Why the Dow Likes Bad Economic News

To any ordinary person, the recent movements in the stock market don't make much intuitive sense. Today, for instance, news that weekly jobless claims rose and revised U.S. GDP figures were weaker than expected would lead most non-investors to expect the stock market to decline. Yet in the upside-down world of Federal Reserve monetary policy, investors have taken bad news for the economy as good news for the markets, in the belief that a longer period of Fed intervention through quantitative easing and low interest rates will boost the stock market. At least for now, the Dow Jones Industrials (DJINDICES: ^DJI  ) are reflecting this recent trend, gaining 63 points by 10:45 a.m. EDT, marking a turnaround from yesterday's triple-digit losses. The broader market is also higher, showing that the phenomenon applies beyond the Dow.

When the Dow's movements don't make sense, it's more important to focus on fundamentals in your investing. For instance, Caterpillar (NYSE: CAT  ) has struggled recently because of its high exposure to the slowing Chinese economy, and that has held the stock back despite the Dow's record run. Yet with an attractive valuation of just 11 times trailing earnings, Caterpillar offers a margin of safety even if the reductions in future earnings estimates that we've seen recently continue. You'd have to see substantial further deterioration in the global economic environment before Caterpillar's stock would look expensive at these levels.

Tech stocks have also offered attractive values to investors willing to take on the risk of turnaround projects. Both Intel (NASDAQ: INTC  ) and Cisco Systems (NASDAQ: CSCO  ) trade at below-market multiples, in large part because of concerns about heightened competition among big tech companies and a transition toward broader offerings throughout the IT space, rather than niche segments of the market. Investors fear that Intel won't be able to diversify beyond its PC-chip dominance and that Cisco will lose its place atop the networking space while failing to get a foothold in broader IT services. Yet low valuations -- Intel and Cisco trade on respective P/Es of 12 and 13.5 -- discount their current business prospects far more than appears justified, even given concerns about low IT spending levels throughout the industry.

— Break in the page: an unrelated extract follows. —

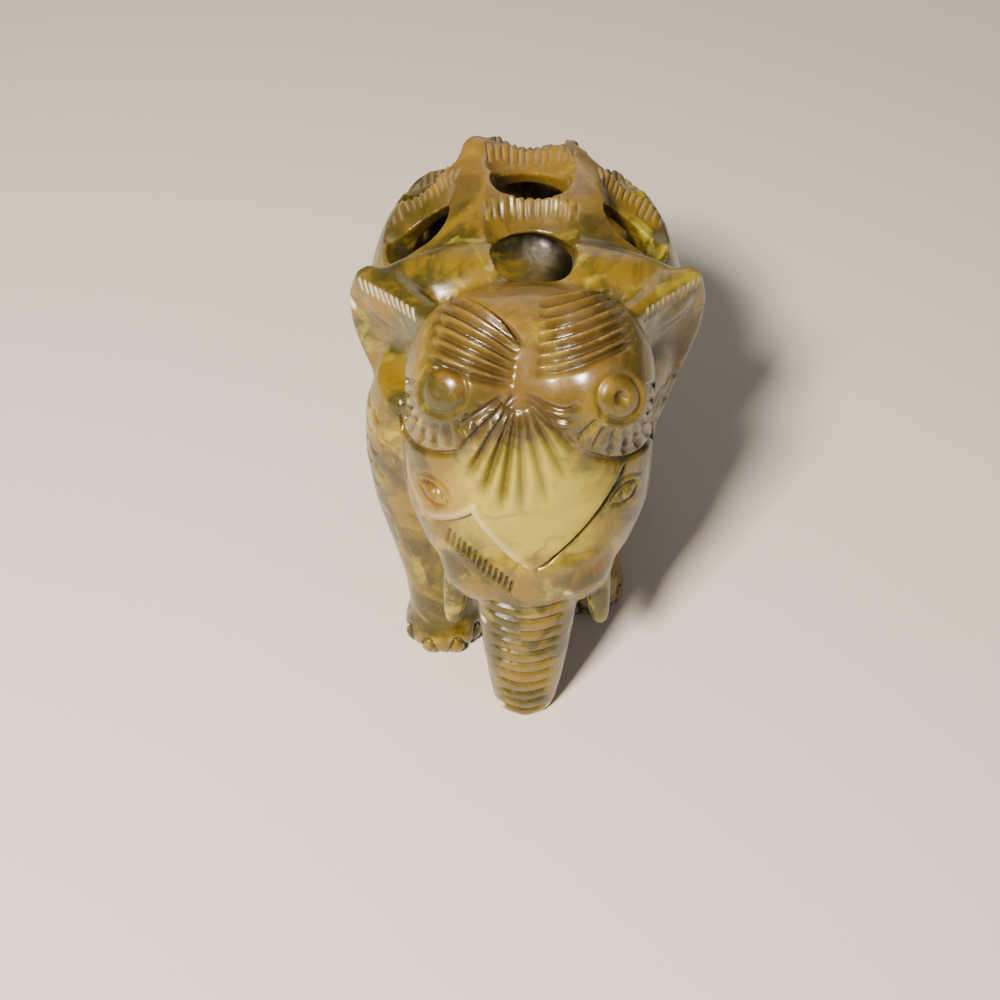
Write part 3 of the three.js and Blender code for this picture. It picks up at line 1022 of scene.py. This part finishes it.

Beyond the fundamentals, though, news plays an important role in short-term stock movements. Outside the Dow, microturbine producer Capstone Turbine (NASDAQ: CPST  ) soared 8.8% after receiving its second large order in the past week. After getting word of a purchase from real-estate and investment firm Related Companies on Tuesday, Capstone got an order today from Southern California Gas to buy three of its C65 uninterruptible power-source units for use at the gas company's data center. Given the relatively small size of the business, which sports sales of only about $122 million over the past year, orders like this have a material effect on Capstone and also draw the attention of other prospective buyers.

The overall lesson, though, is not to let the Dow's Fed-affected moves confuse you. By keeping focused on the long run, you'll avoid drawing bad conclusions from the market's short-term jumps and plunges.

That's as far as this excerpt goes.